The exposure draft of the GRI mining standard was unveiled at Alternative Mining Indaba in Cape Town, South Africa on 7 February and offered a “unique opportunity” for GRI to engage civil society and communities impacted by mining. 

“It was an opportunity for some deep discussions about what’s happening on the ground, where mining companies should do better,” says Kuszewski.  

The event, where the GRI team was present, was also attended by mining companies and institutional investors eager to digest the new standard. 

“There was keen interest in the in the proposed standard, not least because of the recent developments that are going to make sustainability reporting increasingly mandatory for many companies, for example, under the EU’s Corporate Sustainability Reporting Directive (CSRD).” 

The GRI standards, including the sector standards, are founded on the basis of authoritative intergovernmental instruments, and the consensus views of civil society, business, mediating institutions, investors, labour, the kind of the multi-stakeholder foundations that underpin everything that GRI does, she says.  

“That’s absolutely the same, the same purpose and the same methodologies and, therefore, I would expect the same kind of positive takeaways for investors as well.” 

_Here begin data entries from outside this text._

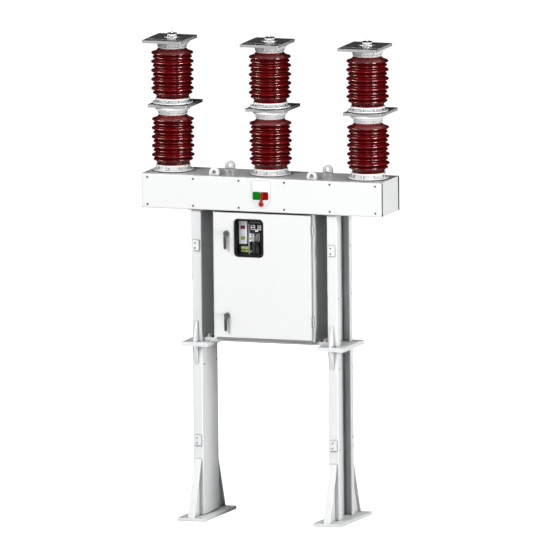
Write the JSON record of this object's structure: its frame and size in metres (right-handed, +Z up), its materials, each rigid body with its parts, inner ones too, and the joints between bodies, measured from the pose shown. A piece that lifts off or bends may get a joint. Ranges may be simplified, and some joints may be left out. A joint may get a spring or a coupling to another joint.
{
  "type": "gas insulated circuit breaker",
  "caption": "Outdoor live-tank circuit breaker: insulated poles on a crossarm over two steel columns, with a drive cabinet whose glazed door opens.",
  "frame": {"origin": "on the ground, midway between the two base plates", "axes": "+X along the crossarm to the right, +Y to the back, +Z up"},
  "size_m": [1.744, 0.64, 3.338],
  "materials": {
    "structure_paint": "satin light grey paint on steel",
    "housing_paint": "smooth satin off-white paint on folded sheet",
    "seal_rubber": "matt black rubber",
    "glazed_porcelain": "dark red-brown glossy glaze",
    "cast_flange_paint": "pale grey paint on a casting",
    "terminal_metal": "smooth milled and polished",
    "stud_metal": "plated and turned",
    "hinge_steel": "zinc plated",
    "window_glass": "clear toughened glass",
    "latch_metal": "dark grey satin casting",
    "indicator_white": "white enamelled plate with one green and one red field",
    "pointer_red": "gloss red paint",
    "mechanism_steel": "zinc plated plate with dark paint",
    "fascia_plastic": "light grey moulding with a red and a green flag",
    "counter_plastic": "black panel with pale counter frames",
    "relay_plastic": "grey moulded housings",
    "terminal_plastic": "yellow-green moulded terminals",
    "motor_paint": "black enamel on a small motor"
  },
  "bodies": {
    "frame": {"left_base_plate": "structure_paint", "right_base_plate": "structure_paint", "left_lower_column": "structure_paint", "right_lower_column": "structure_paint", "left_upper_column": "structure_paint", "right_upper_column": "structure_paint", "base_braces": "structure_paint", "lower_mid_flanges": "structure_paint", "upper_mid_flanges": "structure_paint", "top_flanges": "structure_paint", "mid_gussets": "structure_paint", "small_covers": "structure_paint", "cabinet_beams": "structure_paint", "crossarm_frame": "housing_paint", "crossarm_front_cover": "housing_paint", "crossarm_back_cover": "housing_paint", "cabinet_shell": "housing_paint", "lifting_lugs": "housing_paint", "crossarm_seals": "seal_rubber", "lower_insulators": "glazed_porcelain", "upper_insulators": "glazed_porcelain", "foot_castings": "cast_flange_paint", "cap_castings": "cast_flange_paint", "middle_terminals": "terminal_metal", "top_terminals": "terminal_metal", "terminal_studs": "stud_metal", "fixed_hinges": "hinge_steel", "indicator_plate": "indicator_white", "mechanism_frame": "mechanism_steel", "indicator_fascia": "fascia_plastic", "counter_panel": "counter_plastic", "relay_blocks": "relay_plastic", "terminal_block": "terminal_plastic", "charging_motor": "motor_paint"},
    "door": {"door_panel": "housing_paint", "door_rail": "housing_paint", "door_seal": "seal_rubber", "door_hinges": "hinge_steel", "window_gasket": "seal_rubber", "window_glass": "window_glass"},
    "lower_handle": {"lower_latch": "latch_metal"},
    "upper_handle": {"upper_latch": "latch_metal"},
    "indicator_pointer": {"pointer": "pointer_red"}
  },
  "joints": [
    {"name": "door_hinge", "type": "hinge", "parent": "frame", "child": "door", "pos_m": [0.3585, -0.172, 1.711], "axis": [0, 0, 1], "range_deg": [0, 120]},
    {"name": "lower_handle_turn", "type": "hinge", "parent": "door", "child": "lower_handle", "pos_m": [-0.255, -0.2, 1.422], "axis": [0, -1, 0], "range_deg": [0, 90]},
    {"name": "upper_handle_turn", "type": "hinge", "parent": "door", "child": "upper_handle", "pos_m": [-0.255, -0.2, 1.99], "axis": [0, -1, 0], "range_deg": [0, 90]},
    {"name": "pointer_turn", "type": "hinge", "parent": "frame", "child": "indicator_pointer", "pos_m": [0, -0.2, 2.2], "axis": [0, 1, 0], "range_deg": [-40, 14]}
  ]
}
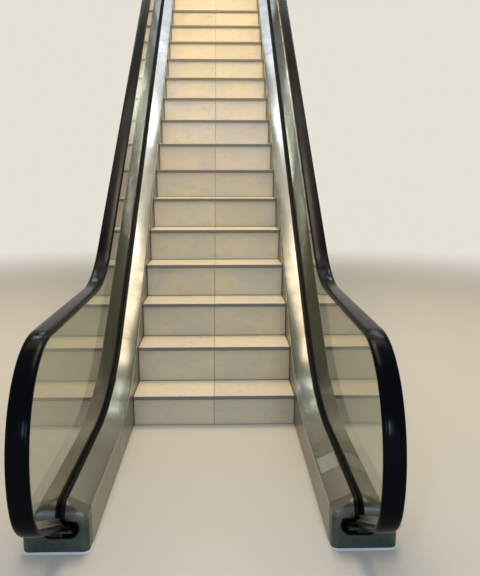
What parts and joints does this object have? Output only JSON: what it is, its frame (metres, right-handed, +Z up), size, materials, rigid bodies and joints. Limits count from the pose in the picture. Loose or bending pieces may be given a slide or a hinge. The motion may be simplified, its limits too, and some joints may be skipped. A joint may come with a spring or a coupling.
{
  "type": "escalator with a fixed tiled stair",
  "caption": "Disused escalator with glass balustrades, black handrails and steel decking; ceramic tile treads form a fixed stair on its steps.",
  "frame": {"origin": "middle of the underside of the sole plate that carries the foot of the two stringers, at floor level", "axes": "+Y horizontally up the flight, +Z up, +X to the right of a person who climbs"},
  "size_m": [1.562, 10.3196, 5.3081],
  "materials": {
    "step_casting": "die-cast, dull",
    "tread_tile": "satin glaze",
    "riser_tile": "satin glaze",
    "truss_steel": "grey primer",
    "cladding_sheet": "powder coat, satin",
    "skirt_stainless": "dull, worn",
    "deck_stainless": "brushed along its length",
    "clamp_aluminium": "extruded",
    "black_rubber": "satin",
    "balustrade_glass": "clear, toughened",
    "guide_stainless": "bright drawn",
    "handrail_rubber": "polished by hands",
    "newel_plate": "dark satin enamel"
  },
  "bodies": {
    "root": {"step_units": "step_casting", "tread_slabs": "tread_tile", "riser_tiles": "riser_tile", "stringers": "truss_steel", "cross_bars": "truss_steel", "sole_plate": "truss_steel", "landing_pan": "truss_steel", "landing_tiles": "tread_tile", "end_plate": "truss_steel", "bearing_angle": "truss_steel", "soffit_sheets": "cladding_sheet", "truss_left": "truss_steel", "truss_right": "truss_steel", "bracket_rail_left": "truss_steel", "bracket_rail_right": "truss_steel", "cladding_left": "cladding_sheet", "cladding_right": "cladding_sheet", "skirt_left": "skirt_stainless", "skirt_right": "skirt_stainless", "inner_deck_left": "deck_stainless", "inner_deck_right": "deck_stainless", "outer_deck_left": "deck_stainless", "outer_deck_right": "deck_stainless", "glass_clamp_left": "clamp_aluminium", "glass_clamp_right": "clamp_aluminium", "gasket_left": "black_rubber", "gasket_right": "black_rubber", "lower_pane_left": "balustrade_glass", "lower_pane_right": "balustrade_glass", "incline_panes_left": "balustrade_glass", "incline_panes_right": "balustrade_glass", "upper_pane_left": "balustrade_glass", "upper_pane_right": "balustrade_glass", "handrail_guide_left": "guide_stainless", "handrail_guide_right": "guide_stainless", "handrail_left": "handrail_rubber", "handrail_right": "handrail_rubber", "lower_newel_cap_left": "newel_plate", "lower_newel_cap_right": "newel_plate", "upper_newel_cap_left": "newel_plate", "upper_newel_cap_right": "newel_plate", "lower_inlet_left": "black_rubber", "lower_inlet_right": "black_rubber", "upper_inlet_left": "black_rubber", "upper_inlet_right": "black_rubber"}
  },
  "joints": []
}
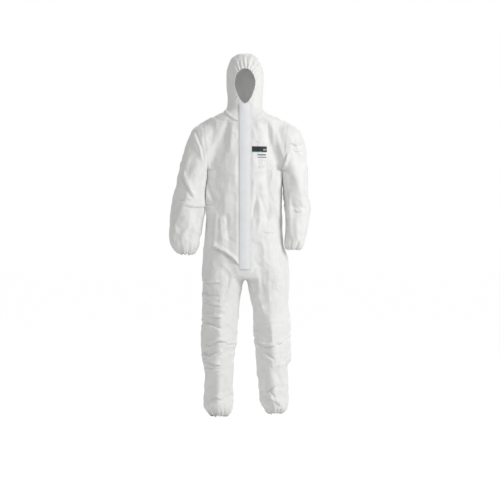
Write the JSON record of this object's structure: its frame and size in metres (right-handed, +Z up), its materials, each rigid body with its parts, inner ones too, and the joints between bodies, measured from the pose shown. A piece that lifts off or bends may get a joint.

Kuszewski made note of the efforts being made by financial institutions and investors in propelling transition and driving sustainable change in society, as well as asset owners’ acute understanding of their role in helping to achieve both.  

“While we are aware of, and certainly respect the fact, that investors need to make a return, they also need to have a view on financially material sustainability information,” she says. “However, what’s financially material changes over time and, in all cases, it starts first with understanding impacts on people and planet that are associated with the activities of an organisation.  

“That fundamental foundation of impact is what the GRI standards broadly enable and, therefore, it feeds not only investors’ intrinsic motivations to understand the sustainability impacts and issues and risks and so forth, but also to understand better over time how those impacts become financially material.”